Getting back to this point of new creation was not easy. "The word I really hate in sports is 'adversity,' because they use it way too much, especially in the NFL, [but] we had to overcome a ton of adversity that we're not used to dealing with," King says. "And to make sure it was fun to be in Slayer after all that went down. We went out and did a couple of tours. I know Tom was more on the fence than me -- there was never any question what I wanted to do. At the end of the day, if I'm making up music, it's going to sound like Slayer, so why shouldn't Slayer exists"
Themes of the music
The new songs reflect familiar themes to the group's universe. The title track is about how Slayer pushes forward with no regrets and, according to King, also reflects Hanneman's lust for life. "Cast the First Stone" was inspired by a visit to Athens in which King reflected on "all the war and strife and things that have gone on in Greek history," he says. "It's basically a 'vengeance in battle' kind of song. It isn't about Athens, I just happened to write it there." The song "Chasing Death" focuses on "trying to get people out of addiction."
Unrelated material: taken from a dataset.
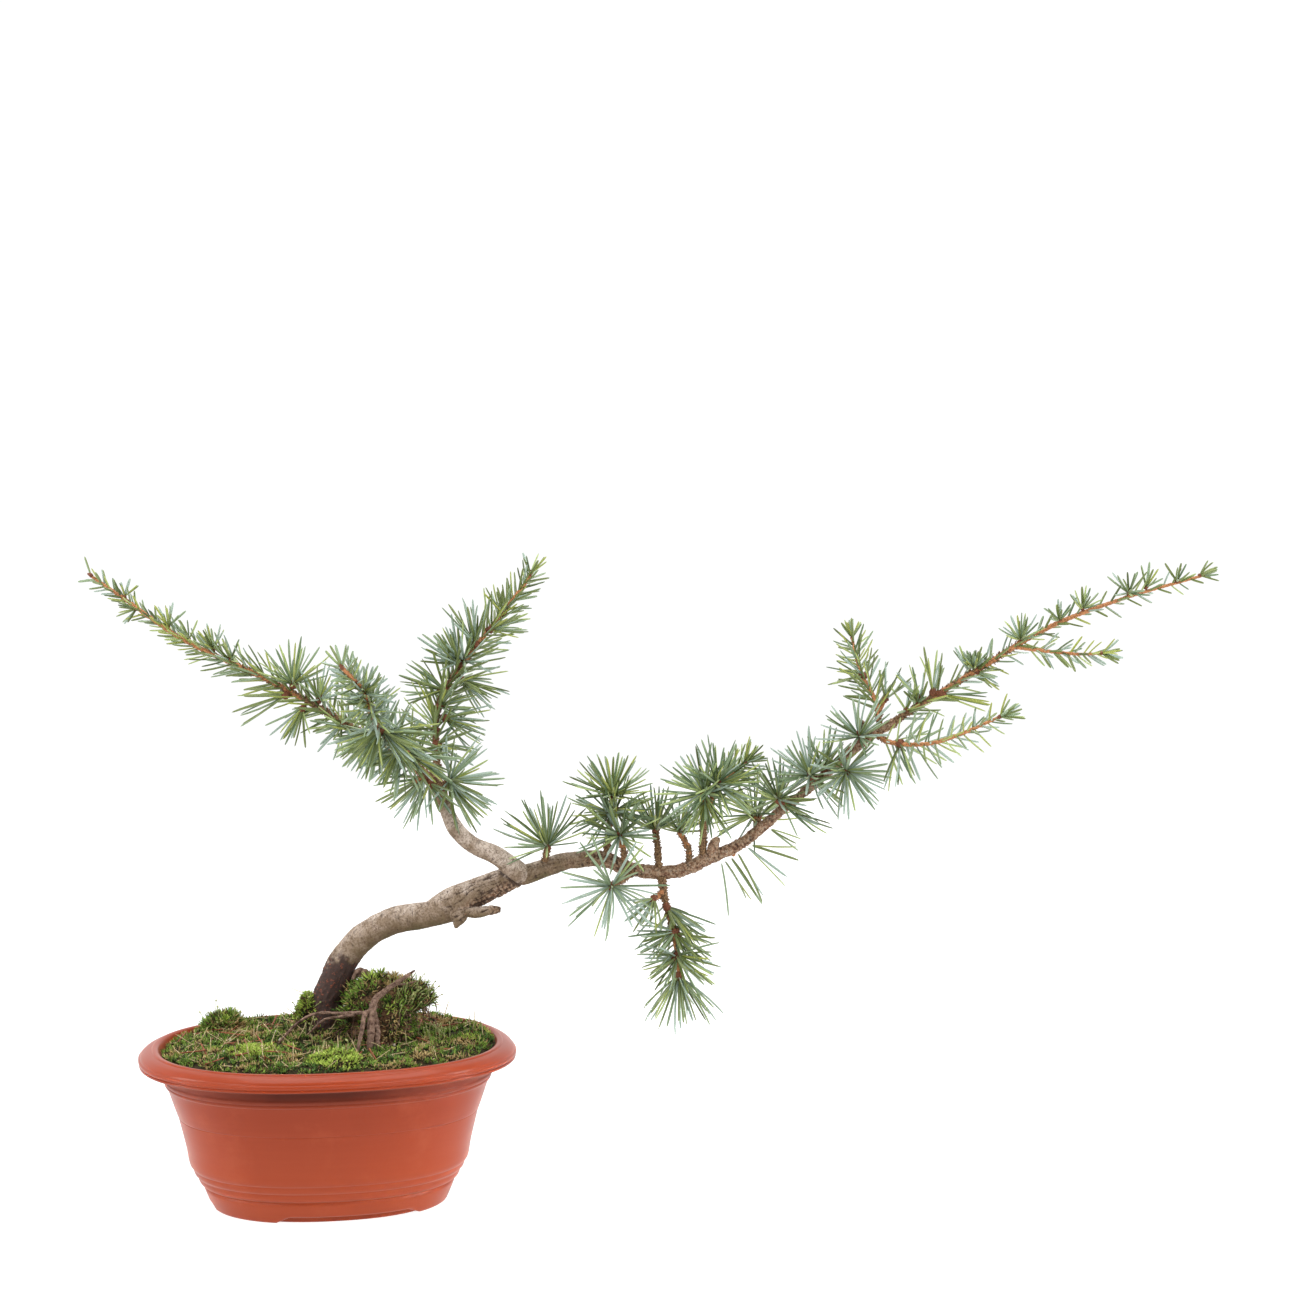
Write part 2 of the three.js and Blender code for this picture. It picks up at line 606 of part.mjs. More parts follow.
// A round limb along a route with a domed tip; grow widens it, and shape varies its radius
function limb(route, { sides, step }, grow = 0, shape = () => 1) {
  const stations = trace(route, step);
  let across = new THREE.Vector3(0, 1, 0);
  const rings = stations.map(({ point, along, radius }) => {
    across = across.clone().addScaledVector(along, -across.dot(along)).normalize();
    const up = along.clone().cross(across);
    return Array.from({ length: sides }, (_, i) => {
      const angle = (i / sides) * 2 * Math.PI;
      const reach = radius * shape(point, angle) + grow;
      const out = across.clone().multiplyScalar(reach * Math.cos(angle));
      return out.addScaledVector(up, reach * Math.sin(angle)).add(point);
    });
  });
  const tip = stations.at(-1);
  const ahead = tip.along.clone().multiplyScalar(DOME.rise * (tip.radius + grow));
  const domed = rings.at(-1).map((p) => p.clone().lerp(tip.point, DOME.narrowing).add(ahead));
  rings[0].forEach((p) => p.addScaledVector(stations[0].along, -grow));
  return solid(loft([...rings, domed]));
}

// The trunk's radius swells into low lobes where it meets the ground
function flare(point, angle) {
  const low = Math.exp(-(point.z - GROUND) / ROOT_FLARE.height);
  return 1 + low * (ROOT_FLARE.share + ROOT_FLARE.lobeShare * Math.cos(ROOT_FLARE.lobes * angle));
}

// The capsules that a limb fills, for the clearance test
function capsules(route) {
  const stations = trace(route, TEST_STEP);
  return stations.slice(1).map(({ point, radius }, i) => (
    { from: stations[i].point, to: point, radius: Math.max(radius, stations[i].radius) }
  ));
}

// Shortest distance between two line segments
function segmentGap(a, b) {
  const u = a.to.clone().sub(a.from);
  const v = b.to.clone().sub(b.from);
  const w = a.from.clone().sub(b.from);
  const uu = u.dot(u);
  const uv = u.dot(v);
  const vv = v.dot(v);
  const uw = u.dot(w);
  const vw = v.dot(w);
  const clamp = (value) => Math.min(1, Math.max(0, value));
  const spread = uu * vv - uv * uv;
  let s = spread > 1e-9 ? clamp((uv * vw - vv * uw) / spread) : 0;
  const t = clamp((uv * s + vw) / vv);
  s = clamp((uv * t - uw) / uu);
  return w.addScaledVector(u, s).addScaledVector(v, -t).length();
}

// The faces of a solid, each with its three corners, ready to grow needles from
function facesOf(body) {
  const { vertProperties, triVerts } = body.getMesh();
  const corner = (i) => new THREE.Vector3(...vertProperties.subarray(3 * i, 3 * i + 3));
  return Array.from({ length: triVerts.length / 3 }, (_, i) => (
    { corners: [...triVerts.subarray(3 * i, 3 * i + 3)].map(corner), bare: true }
  ));
}

// Where a needle leaves the wood: the outermost bare face on its line, and a small triangle within that face
function rootOn(faces, { root, direction, radius }) {
  const ray = new THREE.Ray(root, direction);
  let best = null;
  for (const face of faces) {
    const hit = face.bare && ray.intersectTriangle(...face.corners, false, new THREE.Vector3());
    const distance = hit ? hit.distanceTo(root) : Infinity;
    if (distance < 2 * BUD.radius && (!best || distance > best.distance)) best = { face, hit, distance };
  }
  if (!best) return null;
  const triangle = new THREE.Triangle(...best.face.corners);
  const wanted = EQUILATERAL_AREA * radius ** 2;
  const share = Math.min(NEEDLE.rootShare, Math.sqrt(wanted / triangle.getArea()));
  const outward = triangle.getNormal(new THREE.Vector3()).dot(direction);
  if (outward < NEEDLE.leastOutward || share ** 2 * triangle.getArea() < NEEDLE.thinnest ** 2) return null;
  const middle = triangle.getMidpoint(new THREE.Vector3());
  const base = middle.clone().lerp(best.hit, NEEDLE.rootMargin * (1 - share));
  const roots = best.face.corners.map((corner) => corner.clone().sub(middle).multiplyScalar(share).add(base));
  return { face: best.face, base, roots };
}

// Puts a needle on its face: a ring of faces round its root, and three faces up to its tip
function graft(faces, { face, roots }, tip) {
  const { corners } = face;
  face.bare = false;
  face.split = true;
  for (let i = 0; i < 3; i++) {
    const next = (i + 1) % 3;
    faces.push({ corners: [corners[i], corners[next], roots[next]], bare: true });
    faces.push({ corners: [corners[i], roots[next], roots[i]], bare: true });
    faces.push({ corners: [roots[i], roots[next], tip], bare: false });
  }
}

function geometryFromFaces(faces) {
  const corners = faces.filter((face) => !face.split).flatMap((face) => face.corners);
  return mergeVertices(closedGeometry(corners, corners.map((_, i) => i)), 1e-4);
}

// A direction at an angle from another one, turned round it
function tilted(direction, angle, turn) {
  const side = Math.abs(direction.z) < 0.9 ? new THREE.Vector3(0, 0, 1) : new THREE.Vector3(1, 0, 0);
  side.cross(direction).normalize();
  return direction.clone().applyAxisAngle(side, angle).applyAxisAngle(direction, turn);
}

// Offers for the needles of a fan: evenly spread over a cap round the way that the bud faces
function* fanOffers({ at, facing, length, count, widest }, random) {
  const root = new THREE.Vector3(...at);
  const axis = new THREE.Vector3(...facing).normalize();
  const cap = 1 - Math.cos(THREE.MathUtils.degToRad(widest));
  const offers = Math.round(count * NEEDLE.tries);
  for (let i = 0; i < offers; i++) {
    const share = (i * SPREAD[0]) % 1;
    const turn = 2 * Math.PI * i * SPREAD[1] + CHANCE.fan.turn * random();
    const direction = tilted(axis, Math.acos(1 - cap * share), turn);
    yield { root, direction, length: length * (CHANCE.fan.least + CHANCE.fan.more * random()) };
  }
}

// Offers for single needles that spiral along a stem, shorter towards its tip
function* rowOffers({ from, to, count, longest, shortest, angle }, stations, random) {
  const offers = Math.round(count * NEEDLE.tries);
  for (let i = 0; i < offers; i++) {
    const share = (i * SPREAD[0]) % 1;
    const place = THREE.MathUtils.lerp(from, to, share) * (stations.length - 1);
    const station = Math.min(Math.floor(place), stations.length - 2);
    const root = stations[station].point.clone().lerp(stations[station + 1].point, place - station);
    const tilt = THREE.MathUtils.degToRad(angle) + CHANCE.row.tilt * (random() - 0.5);
    const turn = 2 * Math.PI * i * SPREAD[1] + CHANCE.row.turn * random();
    const direction = tilted(stations[station].along, tilt, turn);
    const even = THREE.MathUtils.lerp(longest, shortest, share);
    yield { root, direction, length: even * (CHANCE.row.least + CHANCE.row.more * random()) };
  }
}

// The stems of a mass with the buds of its fans
function woodBody({ stems, fans }, grow = 0) {
  const wood = stems.map((route) => limb(route, SHOOT, grow)).reduce((all, stem) => all.add(stem));
  return fans.reduce((all, { at, length }) => {
    const radius = Math.min(BUD.radius, BUD.share * length) + grow;
    const bud = new THREE.OctahedronGeometry(radius, length > BUD.plainUnder ? 1 : 0);
    bud.translate(...at);
    return all.add(solidOfShape(bud));
  }, wood);
}

// Grows those of the offered needles that lie clear of every limb and of the needles that stand already
function growClear(faces, offers, count, mass, taken) {
  let grown = 0;
  for (const { root, direction, length } of offers) {
    if (grown >= count * NEEDLE.fullness) break;
    const radius = THREE.MathUtils.clamp(NEEDLE.slimness * length, NEEDLE.thinnest, NEEDLE.thickest);
    const place = rootOn(faces, { root, direction, radius });
    if (!place) continue;
    const tip = root.clone().addScaledVector(direction, length);
    const neck = place.base.clone().addScaledVector(direction, NEEDLE.neck);
    const middle = place.base.clone().addScaledVector(direction, length / 2);
    const pieces = [
      { from: place.base, to: neck, radius, part: 'root', mass },
      { from: neck, to: middle, radius: NEEDLE.shankShare * radius, part: 'shank', mass },
      { from: middle, to: tip, radius: NEEDLE.pointShare * radius, part: 'point', mass },
    ];
    const blocked = taken.some((other) => pieces.some((piece) => {
      const own = other.mass === mass;
      if (own && other.part === 'stem' && piece.part !== 'point') return false;
      if (own && other.part === 'root' && piece.part === 'root') return false;
      return segmentGap(piece, other) < piece.radius + other.radius + (own ? 0 : CLEARANCE);
    }));
    if (blocked) continue;
    graft(faces, place, tip);
    taken.push(...pieces);
    grown++;
  }
}

const tree = new THREE.Group();
tree.name = 'potted_blue_atlas_cedar';
const limbs = [];

function add(name, body, material) {
  const mesh = new THREE.Mesh(geometryOf(body), material);
  mesh.name = name;
  tree.add(mesh);
}

// Trunk and boughs, each cut clear of the one that carries it
const trunkShape = (grow) => limb(TRUNK, STOUT, grow, flare)
  .add(limb(TRUNK_STUB, BRANCH, grow)).add(limb(TRUNK_KNOB, BRANCH, grow));
const rightShape = (grow) => BOUGH_RIGHT_KNOBS.reduce(
  (body, route) => body.add(limb(route, ROOT, grow)),
  limb(BOUGH_RIGHT, BRANCH, grow),
);
const leftShape = (grow) => limb(BOUGH_LEFT, SHORT_BRANCH, grow);
const trunkRoom = trunkShape(CLEARANCE);
const rightRoom = rightShape(CLEARANCE);
const leftRoom = leftShape(CLEARANCE);
add('trunk', trunkShape(0), COLOURS.bark);
add('bough_right', largest(rightShape(0).subtract(trunkRoom)), COLOURS.bark);
add('bough_left', largest(leftShape(0).subtract(trunkRoom).subtract(rightRoom)), COLOURS.bark);
for (const route of [TRUNK, TRUNK_STUB, TRUNK_KNOB, BOUGH_RIGHT, BOUGH_LEFT, ...BOUGH_RIGHT_KNOBS]) {
  limbs.push(...capsules(route));
}

// Pot, soil, mound, moss and dead roots
const mound = moundBody();
const moundRoom = moundBody(CLEARANCE);
const rootNames = Object.keys(OLD_ROOTS);
const rootShape = (name, grow) => limb(OLD_ROOTS[name], ROOT, grow);
const clearOfRoots = (body, names) => (
  names.reduce((left, name) => left.subtract(rootShape(name, CLEARANCE)), body.subtract(trunkRoom))
);
add('pot', potBody(), COLOURS.pot);
add('soil', soilBody().subtract(trunkRoom).subtract(moundRoom), COLOURS.soil);
add('root_mound', largest(clearOfRoots(mound, rootNames)), COLOURS.moss);
add('moss', largest(clearOfRoots(mossBody().subtract(moundRoom), rootNames)), COLOURS.moss);
rootNames.forEach((name, i) => {
  add(name, largest(clearOfRoots(rootShape(name, 0), rootNames.slice(0, i))), COLOURS.root);
});

// Needle masses, each on its own stems, cut clear of what carries it
const rooms = [trunkRoom, rightRoom, leftRoom];
for (const [name, mass] of Object.entries(MASSES)) {
  mass.wood = largest(rooms.reduce((left, room) => left.subtract(room), woodBody(mass)));
  rooms.push(woodBody(mass, CLEARANCE));
  for (const route of mass.stems) {
    limbs.push(...capsules(route).map((capsule) => ({ ...capsule, part: 'stem', mass: name })));
  }
}
for (const [name, mass] of Object.entries(MASSES)) {
  const random = seeded(mass.seed);
  const faces = facesOf(mass.wood);
  for (const fan of mass.fans) growClear(faces, fanOffers(fan, random), fan.count, name, limbs);
  for (const row of mass.rows ?? []) {
    const stations = trace(mass.stems[row.stem], ROW_STEP);
    growClear(faces, rowOffers(row, stations, random), row.count, name, limbs);
  }
  const mesh = new THREE.Mesh(geometryFromFaces(faces), COLOURS.needles);
  mesh.name = name;
  tree.add(mesh);
}

export default tree;
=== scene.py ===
"""A young blue atlas cedar trained as a bonsai, in an oval terracotta-coloured pot of mossy soil.

Sizes are in millimetres in the part's own frame: the origin is the middle of the pot's underside, +X runs
along the tree's long spread, +Y points away from its front and +Z is up. Meshes are written in metres.
"""

import logging
import math
from collections.abc import Mapping, Sequence
from dataclasses import dataclass
from enum import Enum, IntEnum
from functools import cached_property

import bpy
import numpy as np
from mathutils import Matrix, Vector
from mathutils.kdtree import KDTree


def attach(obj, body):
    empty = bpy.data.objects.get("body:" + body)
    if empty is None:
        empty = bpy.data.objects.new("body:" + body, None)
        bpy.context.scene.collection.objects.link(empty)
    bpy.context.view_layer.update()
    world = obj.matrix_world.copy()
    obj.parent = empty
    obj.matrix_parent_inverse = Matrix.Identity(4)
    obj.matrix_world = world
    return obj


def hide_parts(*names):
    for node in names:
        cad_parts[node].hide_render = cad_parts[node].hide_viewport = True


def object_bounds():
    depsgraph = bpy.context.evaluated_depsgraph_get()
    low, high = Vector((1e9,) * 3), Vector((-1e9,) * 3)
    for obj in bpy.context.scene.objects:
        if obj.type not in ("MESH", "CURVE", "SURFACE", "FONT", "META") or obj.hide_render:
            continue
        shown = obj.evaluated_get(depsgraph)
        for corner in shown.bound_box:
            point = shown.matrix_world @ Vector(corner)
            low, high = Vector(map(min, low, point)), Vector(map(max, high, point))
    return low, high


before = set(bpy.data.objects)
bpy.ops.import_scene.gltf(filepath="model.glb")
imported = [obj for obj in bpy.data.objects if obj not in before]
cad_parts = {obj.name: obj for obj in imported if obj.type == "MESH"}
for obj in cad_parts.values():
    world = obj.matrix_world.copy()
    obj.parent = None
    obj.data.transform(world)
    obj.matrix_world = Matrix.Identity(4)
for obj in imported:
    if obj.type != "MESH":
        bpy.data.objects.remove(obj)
CAD_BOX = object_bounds()

LOG = logging.getLogger("potted_cedar")
METRE = 0.001
BODY = "root"
FULL_TURN = 2 * math.pi
WHITE = (1.0, 1.0, 1.0, 1.0)
GOLDEN = (0.7548776662, 0.569840291)
Array = np.ndarray
Random = np.random.Generator
Material = bpy.types.Material
Object = bpy.types.Object
Socket = bpy.types.NodeSocket
NodeTree = bpy.types.NodeTree
Point = tuple[float, float, float]
Bend = tuple[float, float, float, float]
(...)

Despite all the lyrical and musical intensity he unleashes in Slayer, the inked-up, bearded rocker says he is still a fun- loving guy because of what he lets out onstage. "I think it's the misconception in America especially that you've got to grow up," he says. "I think this keeps me young. I still have the exact same influences I had when I was 20. I love Black Sabbath, I love Iron Maiden, I love Judas Priest, I love Ted Nugent. I love Van Halen's first few records before they wanted to be a pop band. And I love Slayer today more so than when it first came out."